Whenever a natural 1 is rolled during an attack, The DM rolls to see if a fumble occurs, and what the result of the fumble is. This ranges for a normal miss, to a minor mis-hap (like over extending your attack and being denied your dex bonus to AC until your next action) to a more serious screw up (dropping or throwing your weapon, falling down, provoking AoO's, possibly even breaking your weapon). Of course it isn't all bad, the fumble check could also result in you stumbling into your opponent and knocking him down, forcing him to drop his weapon, you might even have scored a critical hit against the enemy next to or behind the one that you were aiming at. Just because you "throw" your sword, that doesn't mean an enemy can't "catch" it for you... hopefully in the head, throat, or chest.
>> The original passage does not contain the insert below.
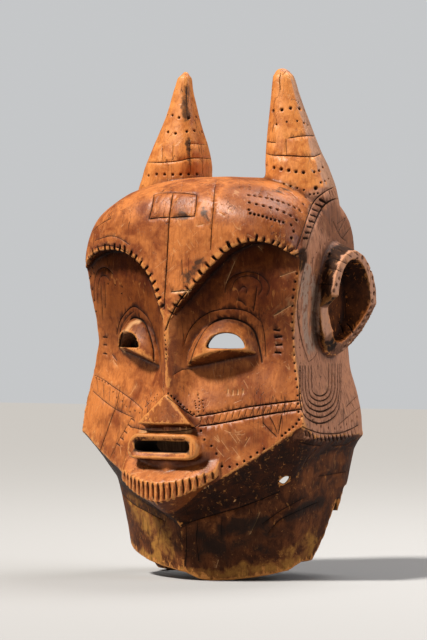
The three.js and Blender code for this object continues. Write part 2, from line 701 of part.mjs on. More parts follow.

I guess the key points to our use of critical fumbles is that first, there is no static table. The DM rolls the dice to determine the nature of the fumble, and the magnitude. The final in-game result is determined "on-the-fly" and is context sensitive to the situation at hand. This allows the DM to weight the average in favor of the skill/level/situation of the character making the fumble, and the nature of the weapon being used. Breaking the bowstring of your average shortbow... sure. Shattering your +3 Sword of Legend.... not so much.


My group uses critical fumbles because we like them. They inject the unexpected in a way that we enjoy, and while they never, or at least rarely completely reverse the flow of a battle, they can definitely make an otherwise "easy" encounter into a much tougher fight. That makes all combat a little harder to predict, and thus just a little more uncertain... perhaps even a little more dangerous.... and that suits us just fine.

As always YMMV.


EDIT: It may also be worth noting that you can't maim, or even directly injure yourself the way we play it. Humiliate, inconvenience, and frustrate yourself sure, but you don't have to worry about chopping off your own leg, or stabbing yourself in the hand... at least not under normal circumstances.